Calling geothermal “renewable” describes the planet-wide heat supply, not necessarily any single well or reservoir. The Geysers in Northern California is the clearest example. Production there peaked in the late 1980s at about 1,800 megawatts of electricity, then declined roughly 10% per year because of falling reservoir pressure. As steam was extracted faster than the underground system could recharge, pore water converted to vapor, and pressure dropped. A U.S. Geological Survey study on The Geysers went so far as to say the site provided “geophysical observational evidence that geothermal energy is not a renewable energy source” at the local level.

This isn’t a contradiction. It’s the same dynamic you’d see if you pumped water from a well faster than rain could refill the aquifer. The water cycle is renewable; your specific well might not be, depending on how you use it.

How Reinjection Keeps Reservoirs Sustainable

The lesson from The Geysers reshaped how the industry operates. Modern geothermal plants pump cooled water back underground after extracting heat, a process called reinjection. Research on sandstone reservoirs in China found that reinjection is “the dominant factor influencing sustainability.” Without it, maintaining reservoir pressure and hitting long-term production targets is essentially impossible.

Effective reinjection involves more than just pumping water back down a hole. Operators use large-diameter wells, filtration systems to prevent clogging, oxygen-free configurations to avoid corrosion and mineral buildup, and periodic acidification to keep injection pathways open. When these steps are followed, a geothermal reservoir can produce heat for decades or longer without significant decline. When they’re skipped or undersized, you get the pressure drops seen at The Geysers.

A Small Slice of the Energy Mix, for Now

Despite its advantages, geothermal accounts for only about 1% of global electricity demand today. The main barrier has always been geography: conventional geothermal plants need naturally occurring reservoirs of hot water or steam, which limits them to volcanically active regions like Iceland, parts of East Africa, and the western United States.

That geographic limitation is starting to shrink. Enhanced geothermal systems (EGS) borrow horizontal drilling and hydraulic fracturing techniques from the oil and gas industry to create artificial reservoirs where none exist naturally. The first large-scale commercial EGS plant in the United States is under construction and scheduled to come online in June 2026, with a planned capacity of 53 megawatts. Two additional generators of the same size at the same location are expected to begin operating in January 2027, and the developer has signed power purchase agreements totaling 320 megawatts with Southern California Edison for further expansion in 2028.

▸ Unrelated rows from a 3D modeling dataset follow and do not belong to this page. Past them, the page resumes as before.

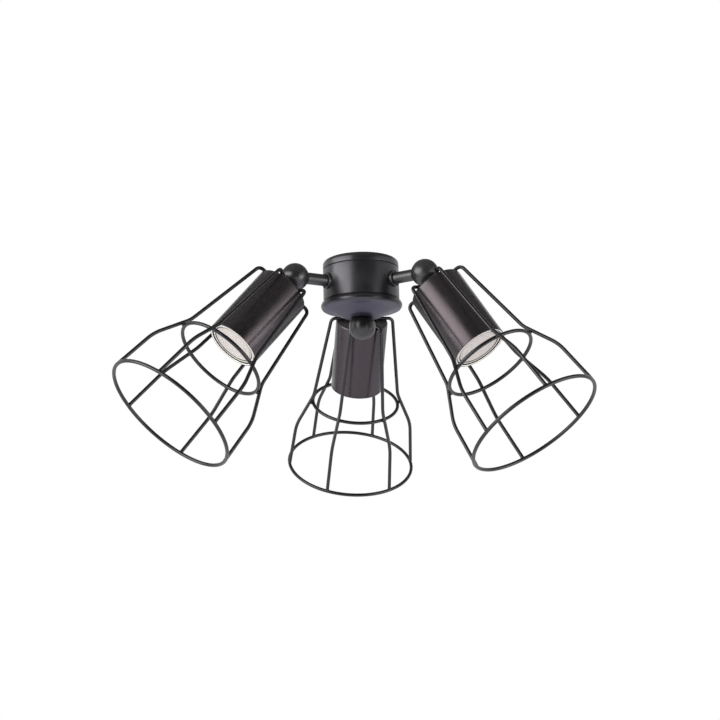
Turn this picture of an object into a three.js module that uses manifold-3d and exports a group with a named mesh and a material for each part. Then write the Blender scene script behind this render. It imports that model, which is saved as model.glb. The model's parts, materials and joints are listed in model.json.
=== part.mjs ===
// A light kit that hangs under a ceiling fan: a round hub on the fan's switch housing, three short arms
// with slotted ball swivels, and on each swivel a lamp cup inside a cage of welded wire.
// Millimetres, +Z up. The origin is the centre of the hub's top face, which meets the fan.

import * as THREE from 'three';
import { mergeVertices } from 'three/addons/utils/BufferGeometryUtils.js';
import Module from 'manifold-3d';

const wasm = await Module();
wasm.setup();

// Clearances and mesh detail
const gap = 0.3;             // between two pieces that touch or turn in each other
const turningGap = 0.4;      // between the knuckle and the ball that it turns in
const overrun = 1;           // how far a cutter reaches past what it cuts
const hubSegments = 36;
const cupSegments = 28;
const ballSegments = 18;
const smallSegments = 12;
const wireSides = 6;
const ringSides = 8;
const hexSides = 6;

// Hub: cap, drum and dish, one above the other
const hubRadius = 38.2;
const hubWall = 1.5;
const seamWidth = 0.6;       // dark line between two of the hub's covers
const capHeight = 9.2;       // top face to the middle of the upper seam
const capEdgeRadius = 4.5;
const capEdgeSteps = 4;
const recessRadius = 13;     // sunk middle of the cap, which keeps the stem's nut below the top face
const recessDepth = 5;
const recessSlope = 2;
const registerDepth = 4;     // rim of the cap and of the dish that centres the drum
const drumHeight = 33.8;     // middle of the upper seam to the middle of the lower one
const lipOverhang = 2.3;     // the dish's rounded lip stands out past the drum
const dishDepth = 16.2;
const screwHoleRadius = 2.3;
const screwCircleRadius = 28;
const screwCount = 3;
const wireHoleRadius = 6;
const wireHoleFromAxis = 23;

// Outline of the dish below its top edge, as shares of the lip's radius and of the dish's depth
const dishOutlineShares = [
  [0.953, 0.055], [0.983, 0.12], [1, 0.225], [0.992, 0.3], [0.965, 0.35], [0.925, 0.38],
  [0.775, 0.515], [0.612, 0.715], [0.465, 0.898], [0.375, 0.964], [0.3, 1],
];

// Stem, nuts and finial in the middle of the hub
const stemRadius = 4.8;
const stemBore = 3;
const stemTopDrop = 1.2;     // the stem ends this far below the top face
const stemThreadInFinial = 8;
const stemNutRadius = 8.1;
const stemNutHeight = 3.5;
const finialRadius = 13.3;
const finialDrop = 9;        // underside of the dish to the middle of the finial
const finialRings = 8;

// Terminal block and wiring inside the hub
const blockHeight = 11;
const blockClearance = 1;    // from the sunk middle of the cap to the block
const blockWidthShare = 0.65;     // of the room between the cap's sunk middle and its rim
const blockLengthShare = 0.67;    // of the chord that its far face cuts in the hub
const terminalSpacingShare = 0.46;    // of the block's length
const terminalRadiusShare = 0.18;     // of the block's width
const terminalDepth = 6;
const leadRadius = 2.5;
const spliceRadius = 6.5;
const spliceLength = 15;
const spliceFromAxis = 16;
const spliceTopDrop = 36;
const leadReach = 31.5;      // where a lead ends inside its arm
const leadSteps = 12;
const leadStraight = 8;
const leadAside = 14;
const leadAsideBack = 8;
const leadSag = 3.2;

// Arms: a tube with a flange on the drum and a threaded end inside it
const armAzimuths = [210, 330, 90];
const armDrop = 24.5;        // top face to the axis of the arms
const armRadius = 5.9;
const armBore = 2.9;
const armThreadRadius = 4.9;
const armThreadStart = 28.5;
const armFlangeRadius = 8.25;
const armFlange = 2.2;
const armNutRadius = 8;
const armNutHeight = 4;
const ballFromAxis = 74;     // hub's axis to the middle of a ball

// Ball swivel: a hollow ball that turns in the arm, and a knuckle that tilts in the ball's slot
const ballRadius = 13.75;
const ballWall = 2.35;
const pivotRadius = 3.7;     // spigot of the ball, which turns in the arm's end
const pivotLength = 10;
const pivotBore = 2.2;
const neckRadius = 4;        // stem of the knuckle, which carries the head
const neckBore = 2.5;
const neckReach = 33;        // middle of the ball to the end of the neck
const tiltDown = 8;          // smallest and largest lean of a head, from straight down outwards, in degrees
const tiltOut = 85;

// Lean of each head, turn of its ball about the arm, and turn of its cage about its own axis, in degrees
const headTilts = [41.8, 33.5, 39.2];
const ballTurns = [-1.6, 2.3, 8.3];
const cageTurns = [-9.2, 12.2, -15.5];

// Cup, measured along the head's axis from the middle of the ball
const cupTop = 20;
const cupMouth = 100;
const cupWall = 1;
const cupShoulder = 2.5;
const cupShoulderSteps = 3;
const lampRoom = 1.3;        // between the lamp and the cup's wall
const neckNutRadius = 7.5;
const neckNutHeight = 4.5;

// Cage of six bent wires, a collar and two rings
const wireRadius = 1.8;
const wireCount = 6;
const collarRadius = 10;
const crownRoom = 3.4;       // between the cup and the wires that turn down beside it
const crownBend = 5.4;
const waistAt = 109.8;
const waistRadius = 45.8;
const waistBend = 20;
const shoulderAt = 146;
const shoulderRadius = 62.8;
const shoulderBend = 24;
const mouthRingAt = 195.3;
const mouthRingRadius = 67.5;
const midRingAt = 119.2;
const bendSteps = 4;
const mouthRingSegments = 48;
const midRingSegments = 32;

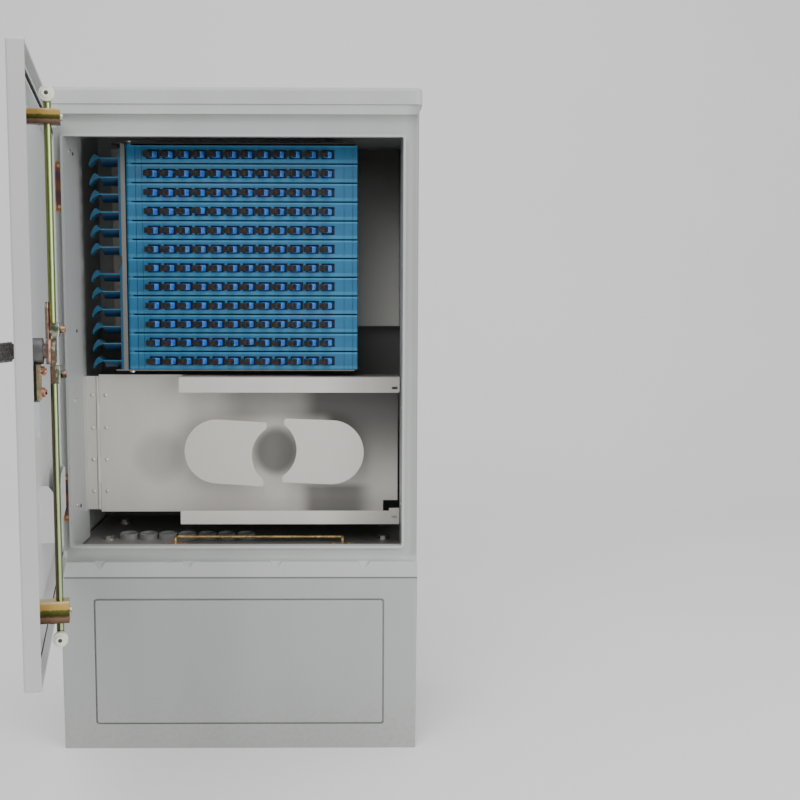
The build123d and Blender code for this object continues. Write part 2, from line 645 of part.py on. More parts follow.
# Document pocket
with BuildPart() as document_pocket:
    block(-190, 30, skin, skin + 20, 408, 482)
    with BuildSketch(Plane.YZ.offset(-191)):
        Polygon((fy(skin + 9), 483), (fy(skin + 21), 483), (fy(skin + 21), 466), align=None)
    extrude(amount=222, mode=Mode.SUBTRACT)
    block(-188, 28, skin + 1.5, skin + 18, 410, 483, Mode.SUBTRACT)
    with Locations((-80, fy(skin + 19), 500)):
        Cylinder(46, 6, rotation=(90, 0, 0), mode=Mode.SUBTRACT)
    fillet(document_pocket.edges().filter_by(Axis.Z).filter_by(lambda e: e.center().Y > fy(skin + 19.5)), 1.5)
piece = door_pose * document_pocket.part
piece.label = "document_pocket"
export_step(piece, "parts/document_pocket.step")

# Handle escutcheon with a dish through the door
dish_floor = 1.0
dish_back = 3.5
with BuildPart() as handle_escutcheon:
    plate(lock_x - 17.5, lock_x + 17.5, 568.8, 686.3, door_front - 4.5, door_front, 2)
    fillet(handle_escutcheon.faces().sort_by(Axis.Y)[0].edges(), 1.2)
    plate(lock_x - 13, lock_x + 13, 571, 684, door_front - 0.5, dish_back, 6)
    block(lock_x - 11.5, lock_x + 11.5, dish_back - 0.5, 11.5, 572, 611.5)
    block(lock_x - 12, lock_x + 12, -20, dish_floor, 573.8, 669, Mode.SUBTRACT)
    round_d(lock_x, 669, -20, dish_floor, 12, Mode.SUBTRACT)
    round_d(lock_x, lock_z, -20, 20, 6 + slip, Mode.SUBTRACT)
    block(lock_x - 4.2, lock_x + 4.2, -5, 20, 579.8, 586.2, Mode.SUBTRACT)
piece = door_pose * handle_escutcheon.part
piece.label = "handle_escutcheon"
export_step(piece, "parts/handle_escutcheon.step")

# Release button
with BuildPart() as release_button:
    block(lock_x - 11, lock_x + 11, -11.8, -3, 577.7, 588.2)
    fillet(release_button.edges().filter_by(Axis.Y), 0.8)
    block(lock_x - 4, lock_x + 4, -3.5, 10.5, 580, 586)
piece = door_pose * release_button.part
piece.label = "release_button"
export_step(piece, "parts/release_button.step")

# Lock housing with its back plate and clamp bar
with BuildPart() as lock_housing:
    round_d(lock_x, lock_z, dish_back, 16.5, 14.5)
    block(lock_x - 11.5, lock_x + 11.5, dish_back, 7, 612, lock_z)
    block(lock_x - 6.5, lock_x + 6.5, 6, 13.5, 613, 652)
    round_d(lock_x, lock_z, 0, 20, 6 + slip, Mode.SUBTRACT)
piece = door_pose * lock_housing.part
piece.label = "lock_housing"
export_step(piece, "parts/lock_housing.step")

# Lock spindle with tongue, crossbar, cam arm, crank disc and crank pins
tilt_d = -7.0
crank = crank_r * c45
with BuildPart() as lock_spindle:
    round_d(lock_x, lock_z, -2, 20, 6)
    round_d(lock_x, lock_z, -3.2, dish_floor - gap, 8)
    block(lock_x - 3.4, lock_x + 3.4, tilt_d, -3, lock_z - 3, lock_z + 3)
    with Locations((lock_x, fy(tilt_d), lock_z)):
        Cylinder(3.4, 6)
        Cylinder(1.75, 10.2)
    round_d(lock_x, lock_z, 16.7, 19.5, 8.5)
    block(lock_x - 8, lock_x + 8, 19.5, 23, lock_z - 7, lock_z + 46)
    round_d(lock_x, lock_z - 7, 19.5, 23, 8)
    round_d(lock_x, lock_z + 46, 19.5, 23, 8)
    round_d(lock_x, lock_z, 23, 25, 15.8)
    round_d(lock_x - crank, lock_z - crank, 24, 30.5, 2.5)
    round_d(lock_x + crank, lock_z + crank, 24, 30.5, 2.5)
piece = door_pose * lock_spindle.part
piece.label = "lock_spindle"
export_step(piece, "parts/lock_spindle.step")

# Lever handle, built flat and then tilted out
tilt_pose = Pos(lock_x, fy(tilt_d), 0) * Rot(0, 0, -lever_tilt_deg) * Pos(-lock_x, -fy(tilt_d), 0)
cover_l = 57.0
with BuildPart() as lever_handle:
    shape_xz(
        ((lock_x - 2.5, lock_z - 5.1), (lock_x + 3, lock_z - 6), (lock_x + 12, lock_z - 10.85),
         (lock_x + 78, lock_z - 10.85), (lock_x + 78, lock_z + 10.85), (lock_x + 12, lock_z + 10.85),
         (lock_x + 3, lock_z + 6), (lock_x - 2.5, lock_z + 5.1)),
        tilt_d - 6.2, tilt_d - 3.8,
    )
    block(lock_x + 12, lock_x + 24, tilt_d - 4, tilt_d - 1, lock_z - 10.85, lock_z + 10.85)
    block(lock_x + 22, lock_x + 78, tilt_d - 4, tilt_d + 2.5, lock_z - 10.85, lock_z + 10.85)
    fillet(lever_handle.edges().filter_by(Axis.Y).filter_by(lambda e: e.center().X > lock_x + 77), 2)
    long_edges = lever_handle.edges().filter_by(Axis.X).filter_by(lambda e: e.length > 60)
    fillet(long_edges.filter_by(lambda e: e.center().Y < fy(tilt_d - 6)), 1.8)
    block(lock_x + 10, lock_x + 50, tilt_d - 3.8, tilt_d + 3, lock_z - 8.6, lock_z + 8.6, Mode.SUBTRACT)
    block(lock_x + 4, lock_x + 12, tilt_d - 3.8, tilt_d + 3, lock_z - 5.4, lock_z + 5.4, Mode.SUBTRACT)
    round_d(lock_x + 65, lock_z, tilt_d + 1, tilt_d + 3, 6.5, Mode.SUBTRACT)
    round_d(lock_x + 65, lock_z, tilt_d - 7, tilt_d - 4, 4.5, Mode.SUBTRACT)
    round_d(lock_x + cover_l, lock_z, tilt_d - 7, tilt_d - 2, 1.2 + slip, Mode.SUBTRACT)
    for z0 in (lock_z - 5.1, lock_z + 3.1):
        block(lock_x - 2.5, lock_x + 9, tilt_d - 4, tilt_d, z0, z0 + 2)
        round_z(lock_x, tilt_d, z0, z0 + 2, 3.4)
    round_z(lock_x, tilt_d, lock_z - 8, lock_z + 8, 1.75 + slip, Mode.SUBTRACT)
    block(lock_x - 3.6, lock_x + 3.6, tilt_d - 3.7, tilt_d + 5, lock_z - 3.1, lock_z + 3.1, Mode.SUBTRACT)
piece = door_pose * tilt_pose * lever_handle.part
piece.label = "lever_handle"
export_step(piece, "parts/lever_handle.step")

# Keyhole cover, a teardrop on a rivet
with BuildPart() as keyhole_cover:
    round_d(lock_x + 65, lock_z, tilt_d - 7.8, tilt_d - 6.3, 7)
    shape_xz(
        ((lock_x + cover_l - 1.5, lock_z - 1.6), (lock_x + 62, lock_z - 6.3), (lock_x + 62, lock_z + 6.3),
         (lock_x + cover_l - 1.5, lock_z + 1.6)),
        tilt_d - 7.8, tilt_d - 6.3,
    )
    round_d(lock_x + cover_l, lock_z, tilt_d - 8.2, tilt_d - 6.3, 2)
    round_d(lock_x + cover_l, lock_z, tilt_d - 6.4, tilt_d - 2.5, 1.2)
piece = door_pose * tilt_pose * keyhole_cover.part
piece.label = "keyhole_cover"
export_step(piece, "parts/keyhole_cover.step")

# Rod clamps with slotted plates on the crank pins
up_block = (lock_z + 16.3, lock_z + 31.0)
low_block = (lock_z - 36.0, lock_z - 16.5)
spigot_r = 3.0
for side, label, z_block in ((-1, "upper_rod_clamp", up_block), (1, "lower_rod_clamp", low_block)):
    pin_x = lock_x + side * crank
    pin_z = lock_z + side * crank
    x_in = lock_x + side * 5.0
    x_out = lock_x + side * 18.0
    with BuildPart() as clamp:
        block(lock_x - 8, lock_x + 8, 23.4 if side < 0 else 23.6, 34.5, z_block[0], z_block[1])
        fillet(clamp.edges().filter_by(Axis.Z), 1.5)
        z_lo = min(pin_z - 4.8, z_block[0] + 1)
        z_hi = max(pin_z + 4.8, z_block[1] - 1)
        if side < 0:
            z_hi = z_block[0] + 3
            block(min(x_in, x_out), max(x_in, x_out), 26, 30, pin_z - 4.8, z_hi)
        else:
            z_lo = z_block[1] - 3
            block(min(x_in, x_out), max(x_in, x_out), 26, 30, z_lo, pin_z + 4.8)
        slot_a = lock_x + side * 6.2
        slot_b = lock_x + side * 15.6
        block(min(slot_a, slot_b), max(slot_a, slot_b), 25, 31, pin_z - 3.1, pin_z + 3.1, Mode.SUBTRACT)
        round_z(lock_x, rod_d, z_block[0] + 1.5 if side < 0 else z_block[0] - 1,
                z_block[1] + 1 if side < 0 else z_block[1] - 1.5, spigot_r + slip, Mode.SUBTRACT)
        round_d(lock_x, (z_block[0] + z_block[1]) / 2, 34.5, 40.5, 4)
    piece = door_pose * clamp.part
    piece.label = label
    export_step(piece, "parts/" + label + ".step")

# Lock rods with tangs and roller pins
roller_r = 8.35
roller_t = 8.0
up_roller_z = 945.0
low_roller_z = 341.0
with BuildPart() as upper_rod:
    round_z(lock_x, rod_d, up_block[0] + 2, up_block[1], spigot_r)
    round_z(lock_x, rod_d, up_block[1], up_roller_z - 9.5, rod_r)
    block(lock_x - 3.5, lock_x + 0.5, rod_d - 4, rod_d + 4, up_roller_z - 12, up_roller_z)
    round_x(rod_d, up_roller_z, lock_x - 3.5, lock_x + 0.5, 4)
    round_x(rod_d, up_roller_z, lock_x - 3.5, lock_x + 10.5, 3)
    round_x(rod_d, up_roller_z, lock_x + 9.1, lock_x + 11, 5)
piece = door_pose * upper_rod.part
piece.label = "upper_rod"
export_step(piece, "parts/upper_rod.step")
with BuildPart() as lower_rod:
    round_z(lock_x, rod_d, low_block[0], low_block[1] - 2, spigot_r)
    round_z(lock_x, rod_d, low_roller_z + 9.5, low_block[0], rod_r)
    block(lock_x - 3.5, lock_x + 0.5, rod_d - 4, rod_d + 4, low_roller_z, low_roller_z + 12)
    round_x(rod_d, low_roller_z, lock_x - 3.5, lock_x + 0.5, 4)
    round_x(rod_d, low_roller_z, lock_x - 3.5, lock_x + 10.5, 3)
    round_x(rod_d, low_roller_z, lock_x + 9.1, lock_x + 11, 5)
piece = door_pose * lower_rod.part
piece.label = "lower_rod"
export_step(piece, "parts/lower_rod.step")

# Rollers
for z, label in ((up_roller_z, "upper_roller"), (low_roller_z, "lower_roller")):
    with BuildPart() as roller:
        round_x(rod_d, z, lock_x + 0.8, lock_x + 0.8 + roller_t, roller_r)
        fillet(roller.edges().filter_by(GeomType.CIRCLE), 0.8)
        round_x(rod_d, z, lock_x, lock_x + 10, 3 + slip, Mode.SUBTRACT)
    piece = door_pose * roller.part
    piece.label = label
    export_step(piece, "parts/" + label + ".step")

# Rod guides on the door
with BuildPart() as rod_guides:
    for z0, z1, d_far in ((913.0, 929.0, 40.5), (360.0, 385.0, 37.5)):
        block(lock_x - 8, lock_x + 8, skin, d_far, z0, z1)
        block(lock_x - 22, lock_x + 22, skin, skin + 3, z0, z1)
        block(lock_x - 9, lock_x - 6.5, 6, 16, z0 - 1, z1 + 1, Mode.SUBTRACT)
        block(lock_x + 6.5, lock_x + 9, 6, 16, z0 - 1, z1 + 1, Mode.SUBTRACT)
        round_z(lock_x, rod_d, z0 - 1, z1 + 1, rod_r + gap, Mode.SUBTRACT)
piece = door_pose * rod_guides.part
piece.label = "rod_guides"
export_step(piece, "parts/rod_guides.step")

# Screws and nuts of the door
with BuildPart() as door_screws:
    for z in (lock_z - 46.0, lock_z - 22.5):
        with BuildSketch(Plane.XZ.offset(-front - 13.5)) as hexagon:
            with Locations((lock_x, z)):
                RegularPolygon(6.2, 6)
        extrude(hexagon.sketch, amount=-4)
        round_d(lock_x, z, 17, 19.5, 3)
    for z in (921.0, 372.5):
        for x in (lock_x - 16, lock_x + 16):
            round_d(x, z, skin + 3, skin + 5.2, 3.4)
    for z, far in ((921.0, 40.5), (372.5, 37.5)):
        round_d(lock_x, z, far, far + 2.4, 3.6)
piece = door_pose * door_screws.part
piece.label = "door_screws"
export_step(piece, "parts/door_screws.step")
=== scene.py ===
# %% [markdown]
# # A street cabinet for fibre connections
# The shapes of the cabinet come from its CAD model. This script loads that model as a fixed frame,
# gives every part a finish worked out with shader nodes, adds the small pieces that are too fine
# for the CAD model, and sets up the floor, the lights and the camera. Lengths are in metres, unless
# a comment says millimetres. The middle of the cabinet is at x = 0 and its front looks towards -y.

import math

import bpy
import numpy as np
from mathutils import Matrix, Vector


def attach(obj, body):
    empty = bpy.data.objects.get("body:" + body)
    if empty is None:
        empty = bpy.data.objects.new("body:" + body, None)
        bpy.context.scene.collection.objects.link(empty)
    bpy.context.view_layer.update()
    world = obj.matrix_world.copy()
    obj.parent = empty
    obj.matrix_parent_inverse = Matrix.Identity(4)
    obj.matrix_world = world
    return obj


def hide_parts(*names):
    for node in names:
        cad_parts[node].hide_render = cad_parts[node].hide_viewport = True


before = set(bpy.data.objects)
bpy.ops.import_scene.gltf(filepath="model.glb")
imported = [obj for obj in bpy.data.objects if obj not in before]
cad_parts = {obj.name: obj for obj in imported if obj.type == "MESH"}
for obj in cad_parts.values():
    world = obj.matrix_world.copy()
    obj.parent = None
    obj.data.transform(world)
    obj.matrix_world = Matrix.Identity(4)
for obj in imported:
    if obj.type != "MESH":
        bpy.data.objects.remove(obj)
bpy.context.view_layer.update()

# %% [markdown]
# ## A small language for shader maths
# Node trees are long to write by hand. A socket is wrapped in a class with the usual operators, so
# that 1 - mask or height * 0.3 adds the Math nodes. Every other node comes from one method.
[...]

Other companies are pushing into new territory. Meta signed an agreement with geothermal developer SAGE for up to 150 megawatts of power east of the Rocky Mountains, a region with no existing geothermal generation. A separate company is piloting a closed-loop system designed for hot sedimentary rock common across the western U.S. and Gulf Coast, targeting operation by January 2028. The U.S. Geological Survey estimates that EGS could unlock 135 gigawatts of potential generation in the Great Basin of the Southwest alone. A 2023 estimate from the National Laboratory of the Rockies projected 90 gigawatts of economically viable EGS capacity nationwide by 2050.

The International Energy Agency’s 2024 report on geothermal estimated that next-generation systems could meet up to 15% of global electricity demand growth through 2050, assuming continued cost reductions and technology improvements. That would represent a dramatic shift from the current 1% share.

Renewable With an Asterisk

Geothermal energy is renewable in the same way a forest is renewable: the underlying resource regenerates naturally, but it can be damaged or exhausted locally through careless management. Earth’s heat supply will outlast human civilization by billions of years. Individual wells and reservoirs, however, need proper engineering, particularly water reinjection, to remain productive over decades. The classification as renewable is accurate at the planetary scale, and increasingly accurate at the project level as the industry applies what it learned from early overexploitation. State renewable portfolio standards across the U.S. include geothermal as an eligible source, and federal agencies treat it the same as solar and wind for policy and incentive purposes.